• _Short problem_
Restate verbatim the lines between the one holding "lo, hi = layer(bay, hand, LINK_A[0]" and the one holding "from mathutils import Matrix, Vector", both included, and no others.

■ ■ ■

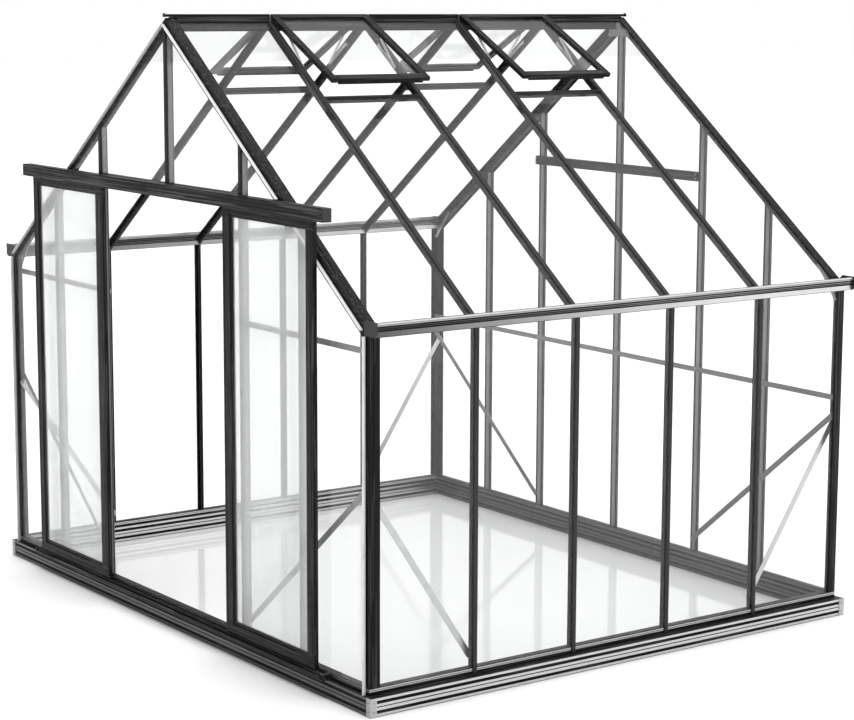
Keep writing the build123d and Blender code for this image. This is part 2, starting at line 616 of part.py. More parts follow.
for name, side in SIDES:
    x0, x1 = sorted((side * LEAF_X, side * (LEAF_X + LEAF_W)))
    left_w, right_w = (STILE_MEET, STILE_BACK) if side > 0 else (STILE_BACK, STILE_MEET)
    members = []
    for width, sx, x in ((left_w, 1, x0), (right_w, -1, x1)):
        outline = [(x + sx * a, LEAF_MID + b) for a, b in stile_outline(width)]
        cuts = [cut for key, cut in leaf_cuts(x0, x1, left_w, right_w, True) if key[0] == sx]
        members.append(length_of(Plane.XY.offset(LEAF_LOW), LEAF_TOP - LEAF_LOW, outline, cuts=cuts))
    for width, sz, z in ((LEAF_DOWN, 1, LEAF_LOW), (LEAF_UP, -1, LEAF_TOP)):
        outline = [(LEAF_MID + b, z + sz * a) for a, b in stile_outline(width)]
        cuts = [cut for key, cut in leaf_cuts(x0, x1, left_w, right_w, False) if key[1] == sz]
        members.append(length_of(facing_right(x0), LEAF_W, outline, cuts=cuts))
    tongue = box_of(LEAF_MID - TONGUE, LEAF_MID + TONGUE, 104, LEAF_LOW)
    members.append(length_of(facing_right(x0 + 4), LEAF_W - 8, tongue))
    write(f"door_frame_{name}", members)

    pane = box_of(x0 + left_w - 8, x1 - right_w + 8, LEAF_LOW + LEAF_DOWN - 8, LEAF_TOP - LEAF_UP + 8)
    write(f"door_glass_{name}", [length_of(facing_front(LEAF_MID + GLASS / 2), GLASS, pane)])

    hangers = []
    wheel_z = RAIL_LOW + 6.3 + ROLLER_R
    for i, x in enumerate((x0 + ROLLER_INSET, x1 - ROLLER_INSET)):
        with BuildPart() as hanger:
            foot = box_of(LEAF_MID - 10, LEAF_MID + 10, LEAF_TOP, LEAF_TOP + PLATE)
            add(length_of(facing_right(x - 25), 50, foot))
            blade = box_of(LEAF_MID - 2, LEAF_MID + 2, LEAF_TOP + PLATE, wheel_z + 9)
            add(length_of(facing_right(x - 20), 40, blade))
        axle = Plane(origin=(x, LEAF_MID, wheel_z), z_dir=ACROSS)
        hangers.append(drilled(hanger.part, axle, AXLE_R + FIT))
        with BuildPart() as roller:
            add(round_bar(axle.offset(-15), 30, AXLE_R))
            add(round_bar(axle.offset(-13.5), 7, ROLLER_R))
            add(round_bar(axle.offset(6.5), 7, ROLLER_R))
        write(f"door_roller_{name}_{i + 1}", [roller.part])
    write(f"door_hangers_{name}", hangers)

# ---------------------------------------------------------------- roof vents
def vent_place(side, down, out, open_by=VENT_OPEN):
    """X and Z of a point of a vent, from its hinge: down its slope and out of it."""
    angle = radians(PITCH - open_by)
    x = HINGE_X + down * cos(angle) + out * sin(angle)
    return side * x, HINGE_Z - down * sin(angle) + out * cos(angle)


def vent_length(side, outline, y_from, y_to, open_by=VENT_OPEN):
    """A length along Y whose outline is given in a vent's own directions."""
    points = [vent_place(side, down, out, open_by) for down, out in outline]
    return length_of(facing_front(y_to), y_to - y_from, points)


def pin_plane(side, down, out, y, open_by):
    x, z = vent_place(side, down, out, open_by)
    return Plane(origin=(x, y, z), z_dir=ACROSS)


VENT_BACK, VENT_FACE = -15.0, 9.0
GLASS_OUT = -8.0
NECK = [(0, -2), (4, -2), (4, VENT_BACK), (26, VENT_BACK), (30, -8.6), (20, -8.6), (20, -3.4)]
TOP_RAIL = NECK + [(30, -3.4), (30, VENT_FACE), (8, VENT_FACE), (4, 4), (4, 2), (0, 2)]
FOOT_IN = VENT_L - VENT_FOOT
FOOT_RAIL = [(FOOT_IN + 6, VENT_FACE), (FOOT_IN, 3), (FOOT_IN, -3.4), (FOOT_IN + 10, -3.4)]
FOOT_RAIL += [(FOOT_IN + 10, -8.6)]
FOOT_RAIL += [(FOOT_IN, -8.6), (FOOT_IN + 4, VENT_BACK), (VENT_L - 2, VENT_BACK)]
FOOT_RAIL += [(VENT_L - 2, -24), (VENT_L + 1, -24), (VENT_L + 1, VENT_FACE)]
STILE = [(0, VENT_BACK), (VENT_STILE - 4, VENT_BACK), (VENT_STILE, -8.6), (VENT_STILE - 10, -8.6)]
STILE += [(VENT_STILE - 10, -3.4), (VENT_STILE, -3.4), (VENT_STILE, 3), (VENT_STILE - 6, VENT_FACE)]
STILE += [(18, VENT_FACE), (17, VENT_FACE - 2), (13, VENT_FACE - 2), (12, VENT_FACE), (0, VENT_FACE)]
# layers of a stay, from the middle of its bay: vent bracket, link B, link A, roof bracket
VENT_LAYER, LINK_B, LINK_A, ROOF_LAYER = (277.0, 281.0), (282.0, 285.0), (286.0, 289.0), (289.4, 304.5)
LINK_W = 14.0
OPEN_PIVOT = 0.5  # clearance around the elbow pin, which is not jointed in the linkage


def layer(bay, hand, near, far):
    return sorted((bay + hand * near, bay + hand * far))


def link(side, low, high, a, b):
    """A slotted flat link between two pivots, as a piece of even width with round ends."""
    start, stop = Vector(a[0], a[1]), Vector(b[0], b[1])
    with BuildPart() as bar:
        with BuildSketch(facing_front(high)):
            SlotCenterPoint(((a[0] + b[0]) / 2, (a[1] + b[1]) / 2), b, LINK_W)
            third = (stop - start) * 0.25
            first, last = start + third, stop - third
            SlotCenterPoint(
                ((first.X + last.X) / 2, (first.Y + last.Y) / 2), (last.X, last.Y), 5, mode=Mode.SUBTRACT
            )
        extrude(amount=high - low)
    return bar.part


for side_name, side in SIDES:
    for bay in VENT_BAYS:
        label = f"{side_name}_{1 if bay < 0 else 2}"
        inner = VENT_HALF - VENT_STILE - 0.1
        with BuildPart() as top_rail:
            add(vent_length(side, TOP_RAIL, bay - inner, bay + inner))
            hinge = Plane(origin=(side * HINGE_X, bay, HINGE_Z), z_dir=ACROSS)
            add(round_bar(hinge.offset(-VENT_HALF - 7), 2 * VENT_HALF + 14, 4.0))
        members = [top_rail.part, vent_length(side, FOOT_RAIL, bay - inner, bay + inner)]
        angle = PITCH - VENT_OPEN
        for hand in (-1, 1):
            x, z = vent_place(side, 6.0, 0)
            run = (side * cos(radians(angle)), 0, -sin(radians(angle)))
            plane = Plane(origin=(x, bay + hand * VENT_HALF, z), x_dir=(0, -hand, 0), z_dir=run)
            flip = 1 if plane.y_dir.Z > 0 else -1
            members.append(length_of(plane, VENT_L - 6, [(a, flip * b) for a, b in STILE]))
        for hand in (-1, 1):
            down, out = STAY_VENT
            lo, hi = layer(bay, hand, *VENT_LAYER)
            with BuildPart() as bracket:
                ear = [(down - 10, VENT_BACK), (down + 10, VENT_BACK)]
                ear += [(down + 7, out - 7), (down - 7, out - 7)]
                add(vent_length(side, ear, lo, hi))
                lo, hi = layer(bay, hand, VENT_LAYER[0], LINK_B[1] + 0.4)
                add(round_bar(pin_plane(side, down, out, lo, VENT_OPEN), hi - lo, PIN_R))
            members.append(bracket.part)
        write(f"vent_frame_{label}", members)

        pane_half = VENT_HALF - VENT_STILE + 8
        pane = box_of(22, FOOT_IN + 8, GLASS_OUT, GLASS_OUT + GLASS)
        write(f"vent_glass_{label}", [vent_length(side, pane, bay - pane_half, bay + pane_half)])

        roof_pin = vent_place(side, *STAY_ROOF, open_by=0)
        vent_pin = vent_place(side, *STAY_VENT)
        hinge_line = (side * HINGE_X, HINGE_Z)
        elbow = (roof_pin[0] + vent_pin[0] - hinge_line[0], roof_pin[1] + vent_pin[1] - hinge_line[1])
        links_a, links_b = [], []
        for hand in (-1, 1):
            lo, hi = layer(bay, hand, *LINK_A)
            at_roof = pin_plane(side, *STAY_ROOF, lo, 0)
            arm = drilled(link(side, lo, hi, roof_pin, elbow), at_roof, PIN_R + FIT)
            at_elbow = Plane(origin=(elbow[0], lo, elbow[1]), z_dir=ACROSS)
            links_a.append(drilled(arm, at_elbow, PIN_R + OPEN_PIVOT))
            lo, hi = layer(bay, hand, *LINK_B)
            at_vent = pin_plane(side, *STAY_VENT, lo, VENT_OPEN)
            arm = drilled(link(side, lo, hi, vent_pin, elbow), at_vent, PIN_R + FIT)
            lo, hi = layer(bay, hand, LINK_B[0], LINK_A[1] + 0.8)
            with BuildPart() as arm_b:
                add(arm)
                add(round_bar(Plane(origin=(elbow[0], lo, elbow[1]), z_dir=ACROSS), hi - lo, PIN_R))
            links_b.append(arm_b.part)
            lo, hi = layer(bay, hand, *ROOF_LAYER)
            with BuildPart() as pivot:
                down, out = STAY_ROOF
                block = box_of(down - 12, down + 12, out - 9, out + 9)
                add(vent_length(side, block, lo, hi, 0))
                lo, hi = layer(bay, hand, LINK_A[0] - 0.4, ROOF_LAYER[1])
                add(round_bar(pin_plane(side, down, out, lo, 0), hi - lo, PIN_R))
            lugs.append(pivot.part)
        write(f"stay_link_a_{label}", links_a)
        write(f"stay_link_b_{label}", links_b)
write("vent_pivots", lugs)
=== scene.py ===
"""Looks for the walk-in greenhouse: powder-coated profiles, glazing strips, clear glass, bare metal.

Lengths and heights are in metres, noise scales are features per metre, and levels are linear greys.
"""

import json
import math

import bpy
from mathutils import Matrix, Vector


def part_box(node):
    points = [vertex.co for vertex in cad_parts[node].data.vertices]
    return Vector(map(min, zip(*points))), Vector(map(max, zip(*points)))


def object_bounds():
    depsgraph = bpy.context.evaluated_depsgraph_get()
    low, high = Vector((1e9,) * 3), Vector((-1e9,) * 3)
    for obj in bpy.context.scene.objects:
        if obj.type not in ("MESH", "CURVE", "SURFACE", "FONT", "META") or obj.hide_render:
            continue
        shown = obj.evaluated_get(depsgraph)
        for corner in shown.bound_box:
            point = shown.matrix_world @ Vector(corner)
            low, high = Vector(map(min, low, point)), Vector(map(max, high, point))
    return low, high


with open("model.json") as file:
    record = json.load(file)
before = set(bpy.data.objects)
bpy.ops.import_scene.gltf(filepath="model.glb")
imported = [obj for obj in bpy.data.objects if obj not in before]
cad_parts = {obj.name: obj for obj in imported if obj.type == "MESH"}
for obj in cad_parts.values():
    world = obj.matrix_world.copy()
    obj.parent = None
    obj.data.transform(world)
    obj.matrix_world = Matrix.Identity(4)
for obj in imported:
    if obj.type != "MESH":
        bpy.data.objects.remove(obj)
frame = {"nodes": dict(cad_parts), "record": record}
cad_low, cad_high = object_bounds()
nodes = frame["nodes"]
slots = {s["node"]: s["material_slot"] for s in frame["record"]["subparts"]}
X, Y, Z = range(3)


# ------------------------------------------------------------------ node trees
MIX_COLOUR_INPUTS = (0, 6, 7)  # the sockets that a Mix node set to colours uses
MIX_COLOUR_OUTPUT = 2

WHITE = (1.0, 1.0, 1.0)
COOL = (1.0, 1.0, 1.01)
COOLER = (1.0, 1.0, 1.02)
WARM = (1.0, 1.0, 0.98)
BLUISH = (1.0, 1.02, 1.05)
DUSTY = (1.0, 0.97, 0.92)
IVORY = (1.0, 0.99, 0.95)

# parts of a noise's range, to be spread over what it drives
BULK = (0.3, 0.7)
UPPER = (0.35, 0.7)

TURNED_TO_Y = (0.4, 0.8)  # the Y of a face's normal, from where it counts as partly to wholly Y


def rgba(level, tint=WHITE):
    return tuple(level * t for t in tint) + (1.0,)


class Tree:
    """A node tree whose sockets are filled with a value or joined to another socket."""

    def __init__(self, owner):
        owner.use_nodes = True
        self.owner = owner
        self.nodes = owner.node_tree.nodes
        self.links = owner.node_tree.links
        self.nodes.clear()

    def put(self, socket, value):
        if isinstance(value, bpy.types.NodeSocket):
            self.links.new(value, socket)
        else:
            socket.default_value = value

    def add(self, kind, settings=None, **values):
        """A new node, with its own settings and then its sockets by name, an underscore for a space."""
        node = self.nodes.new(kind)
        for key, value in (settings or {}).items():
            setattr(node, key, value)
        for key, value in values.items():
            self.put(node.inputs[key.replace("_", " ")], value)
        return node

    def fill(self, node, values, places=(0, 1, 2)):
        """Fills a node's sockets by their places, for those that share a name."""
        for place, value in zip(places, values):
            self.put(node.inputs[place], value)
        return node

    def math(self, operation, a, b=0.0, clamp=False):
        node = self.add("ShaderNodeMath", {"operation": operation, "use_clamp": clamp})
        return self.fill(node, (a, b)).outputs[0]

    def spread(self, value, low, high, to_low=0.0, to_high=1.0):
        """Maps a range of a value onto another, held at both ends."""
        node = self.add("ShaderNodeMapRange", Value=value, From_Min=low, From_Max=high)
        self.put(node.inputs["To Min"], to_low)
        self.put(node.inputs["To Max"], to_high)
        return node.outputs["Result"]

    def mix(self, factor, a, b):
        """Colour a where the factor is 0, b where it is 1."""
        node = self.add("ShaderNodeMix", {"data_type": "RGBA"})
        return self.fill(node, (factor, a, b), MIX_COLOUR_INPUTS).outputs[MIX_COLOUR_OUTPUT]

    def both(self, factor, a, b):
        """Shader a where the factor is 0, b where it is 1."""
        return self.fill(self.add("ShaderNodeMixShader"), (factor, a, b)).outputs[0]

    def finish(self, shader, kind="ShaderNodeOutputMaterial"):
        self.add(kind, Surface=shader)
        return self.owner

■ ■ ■

• _Result of the exercise_
                lo, hi = layer(bay, hand, LINK_A[0] - 0.4, ROOF_LAYER[1])
                add(round_bar(pin_plane(side, down, out, lo, 0), hi - lo, PIN_R))
            lugs.append(pivot.part)
        write(f"stay_link_a_{label}", links_a)
        write(f"stay_link_b_{label}", links_b)
write("vent_pivots", lugs)
=== scene.py ===
"""Looks for the walk-in greenhouse: powder-coated profiles, glazing strips, clear glass, bare metal.

Lengths and heights are in metres, noise scales are features per metre, and levels are linear greys.
"""

import json
import math

import bpy
from mathutils import Matrix, Vector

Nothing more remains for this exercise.